» Source material:
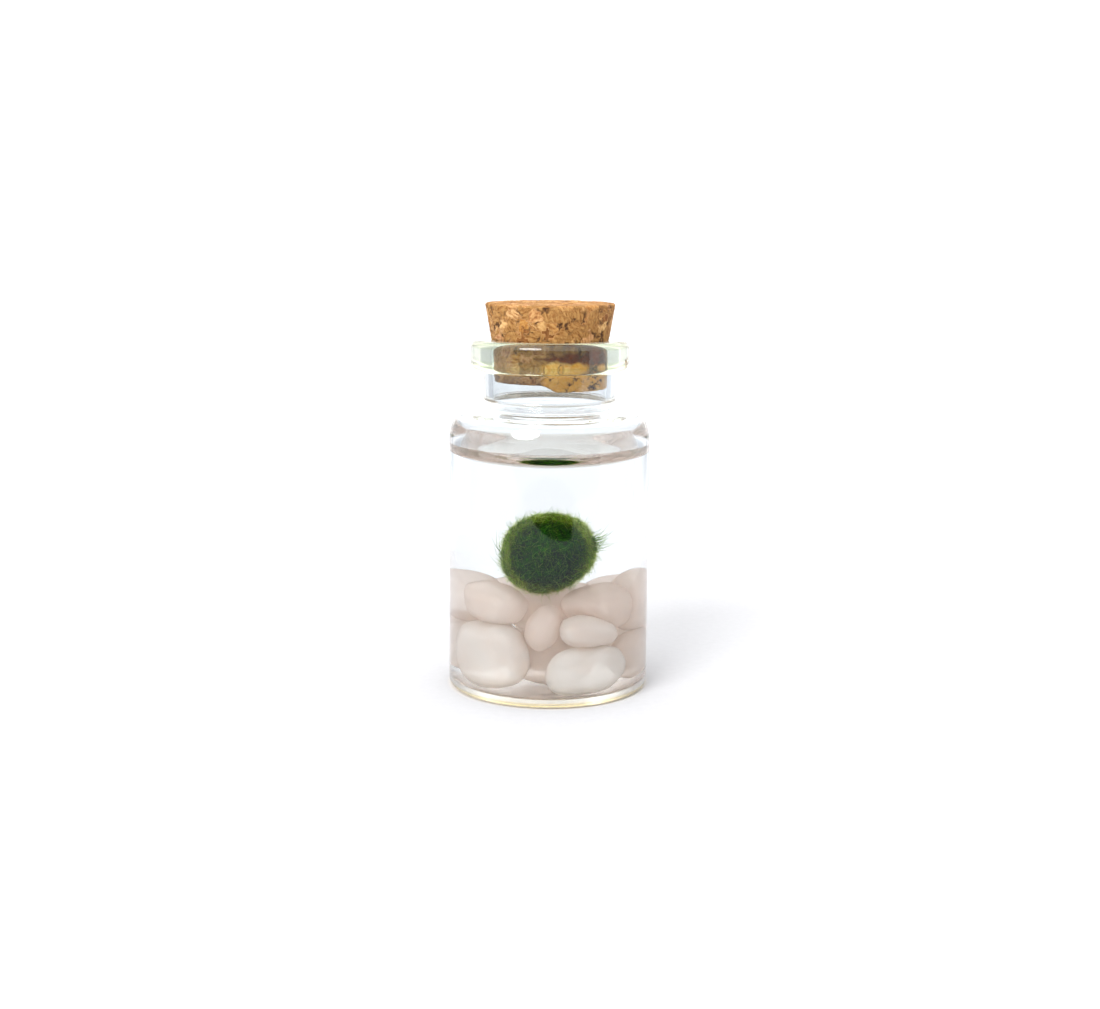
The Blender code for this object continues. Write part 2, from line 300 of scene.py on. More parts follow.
bm = bmesh.new()
bmesh.ops.create_grid(bm, x_segments=1, y_segments=1, size=1.0)
bmesh.ops.scale(bm, verts=bm.verts[:], vec=(GREY_HALF_WIDTH, GREY_HALF_DEPTH, 1.0))
bmesh.ops.translate(bm, verts=bm.verts[:], vec=(0.0, GREY_NEAR - GREY_HALF_DEPTH, GREY_HIGH))
cards = [object_from(bm, "grey_card", [grey_card])]
bm = bmesh.new()
for shape in DARK_SHAPES:
    bm.faces.new([bm.verts.new(corner) for corner in shape])
cards.append(object_from(bm, "black_card", [black_card]))

# %% Upright cards at the sides
for side in (-1, 1):
    upright = Matrix.Rotation(math.radians(90), 4, "Z") @ Matrix.Rotation(math.radians(90), 4, "X")
    place = Matrix.Translation((side * SIDE_AWAY, SIDE_BEHIND, SIDE_HIGH))
    size = Matrix.Diagonal((SIDE_ALONG, SIDE_UP, 1.0, 1.0))
    bm = bmesh.new()
    bmesh.ops.create_grid(bm, x_segments=1, y_segments=1, size=1.0, matrix=place @ upright @ size)
    cards.append(object_from(bm, "pale_card", [pale_card]))
for card in cards:
    card.visible_camera = card.visible_diffuse = card.visible_shadow = False
    card.visible_transmission = card.name.startswith("pale")
print("cards:", [card.name for card in cards])

# %% [markdown]
# ## The glass jar
#
# The jar is blown from a gob of clear soda-lime glass in a turning mould, so it is round all the way
# up: a flat base with a rounded heel, a straight wall 1.5 mm thick, a shoulder, a neck and a rolled
# lip. It could be two cylinders joined with a Boolean, but one outline spun about the axis gives the
# inside and the outside as one clean skin, which clear glass needs, because every crease would show.

# %% Outlines and the spin
SMOOTH_STEPS = 160


def arc(centre, half_sizes, start, end, steps):
    """Points of an elliptical arc in the (radius, height) plane, angles in degrees."""
    angles = [math.radians(start + (end - start) * i / steps) for i in range(steps + 1)]
    return [(centre[0] + half_sizes[0] * math.cos(a), centre[1] + half_sizes[1] * math.sin(a))
            for a in angles]


def turned(profile, steps=SMOOTH_STEPS):
    """Spins a (radius, height) outline, which starts and ends on the axis, into a closed skin."""
    bm = bmesh.new()
    verts = [bm.verts.new((r, 0.0, z)) for r, z in profile]
    edges = [bm.edges.new(pair) for pair in zip(verts, verts[1:])]
    bmesh.ops.spin(bm, geom=verts + edges, cent=(0, 0, 0), axis=(0, 0, 1),
                   angle=math.tau, steps=steps, use_merge=True)
    bmesh.ops.remove_doubles(bm, verts=bm.verts[:], dist=0.0005)
    bmesh.ops.recalc_face_normals(bm, faces=bm.faces[:])
    return bm


# %% The jar's outline
jar_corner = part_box("glass_jar")[1]
JAR_RADIUS, JAR_HEIGHT = jar_corner.x / MM, jar_corner.z / MM
WALL, BASE = 1.55, 0.9
HEEL = FLOOR_ROUND = 0.8
BORE = JAR_RADIUS - WALL
NECK_RADIUS, NECK_BORE, MOUTH_BORE = 9.55, 8.3, 8.55
NECK_TOP = JAR_HEIGHT - 4.4
NECK_FOOT = 41.0               # the inner edge between the shoulder and the neck
LIP_RADIUS, LIP_ROUND, MOUTH_ROUND = 11.5, 1.05, 0.7
SHOULDER_START, SHOULDER_RISE, SHOULDER_WIDTH = 36.2, 5.4, 4.75
INNER_START, CORNER_RISE, CORNER_WIDTH = 38.0, 1.8, 2.0
FILLET = 0.7                   # where the shoulder sweeps up into the neck
WATER_LEVEL = 32.85
MENISCUS_RISE = 2.9
WETTED_TOP = WATER_LEVEL + MENISCUS_RISE
EDGE_RING = 0.25               # a ring this near each end of a long straight run keeps its shading flat


def supported(outline):
    """The outline with points added near both ends of every straight run longer than a millimetre."""
    points = [outline[0]]
    for start, end in zip(outline, outline[1:]):
        start, end = Vector(start), Vector(end)
        run = end - start
        if run.length > 1.0:
            points += [tuple(start + run.normalized() * EDGE_RING), tuple(end - run.normalized() * EDGE_RING)]
        points.append(tuple(end))
    return points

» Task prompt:
Copy the lines from the start of the data verbatim, stopping after the line containing "card in cards])".

» The completed task:
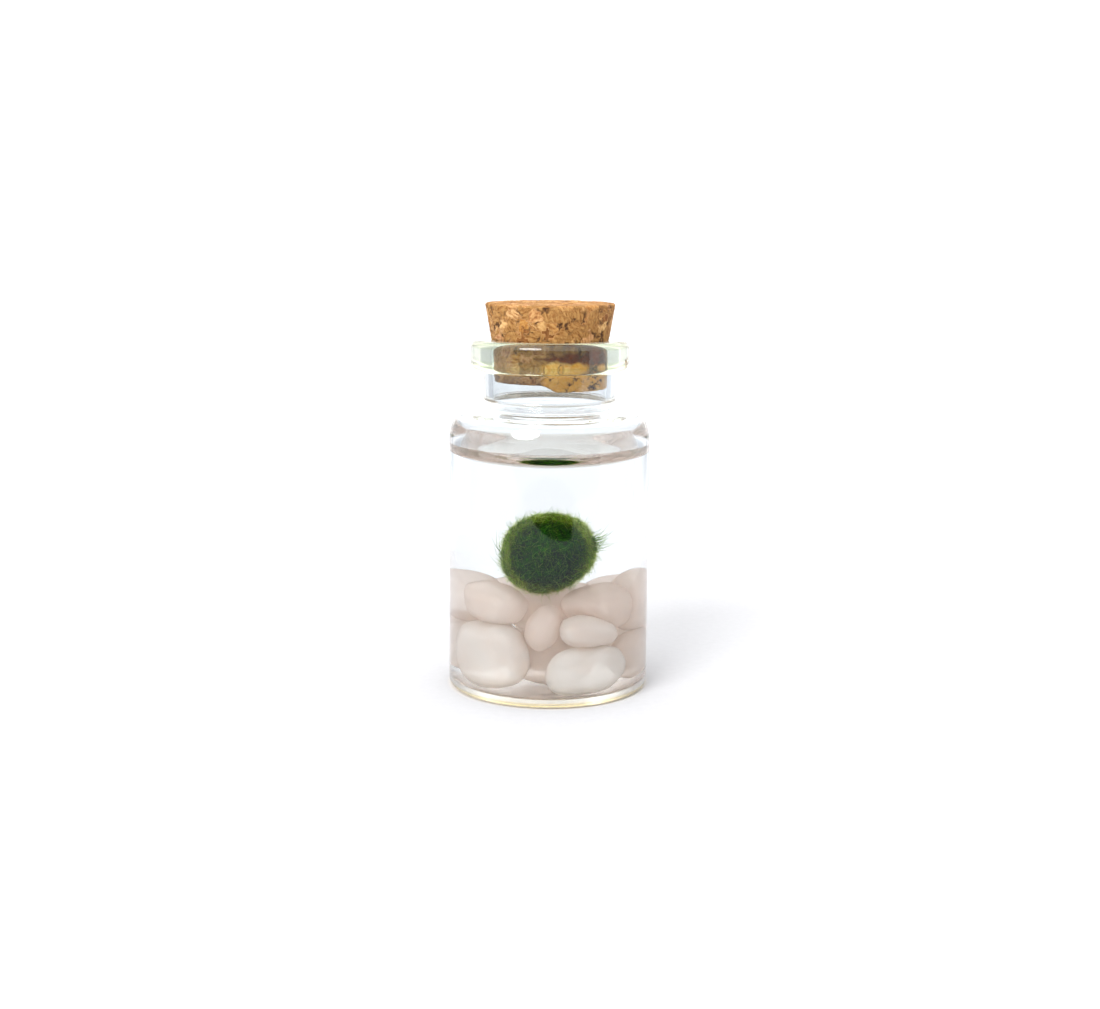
The Blender code for this object continues. Write part 2, from line 300 of scene.py on. More parts follow.
bm = bmesh.new()
bmesh.ops.create_grid(bm, x_segments=1, y_segments=1, size=1.0)
bmesh.ops.scale(bm, verts=bm.verts[:], vec=(GREY_HALF_WIDTH, GREY_HALF_DEPTH, 1.0))
bmesh.ops.translate(bm, verts=bm.verts[:], vec=(0.0, GREY_NEAR - GREY_HALF_DEPTH, GREY_HIGH))
cards = [object_from(bm, "grey_card", [grey_card])]
bm = bmesh.new()
for shape in DARK_SHAPES:
    bm.faces.new([bm.verts.new(corner) for corner in shape])
cards.append(object_from(bm, "black_card", [black_card]))

# %% Upright cards at the sides
for side in (-1, 1):
    upright = Matrix.Rotation(math.radians(90), 4, "Z") @ Matrix.Rotation(math.radians(90), 4, "X")
    place = Matrix.Translation((side * SIDE_AWAY, SIDE_BEHIND, SIDE_HIGH))
    size = Matrix.Diagonal((SIDE_ALONG, SIDE_UP, 1.0, 1.0))
    bm = bmesh.new()
    bmesh.ops.create_grid(bm, x_segments=1, y_segments=1, size=1.0, matrix=place @ upright @ size)
    cards.append(object_from(bm, "pale_card", [pale_card]))
for card in cards:
    card.visible_camera = card.visible_diffuse = card.visible_shadow = False
    card.visible_transmission = card.name.startswith("pale")
print("cards:", [card.name for card in cards])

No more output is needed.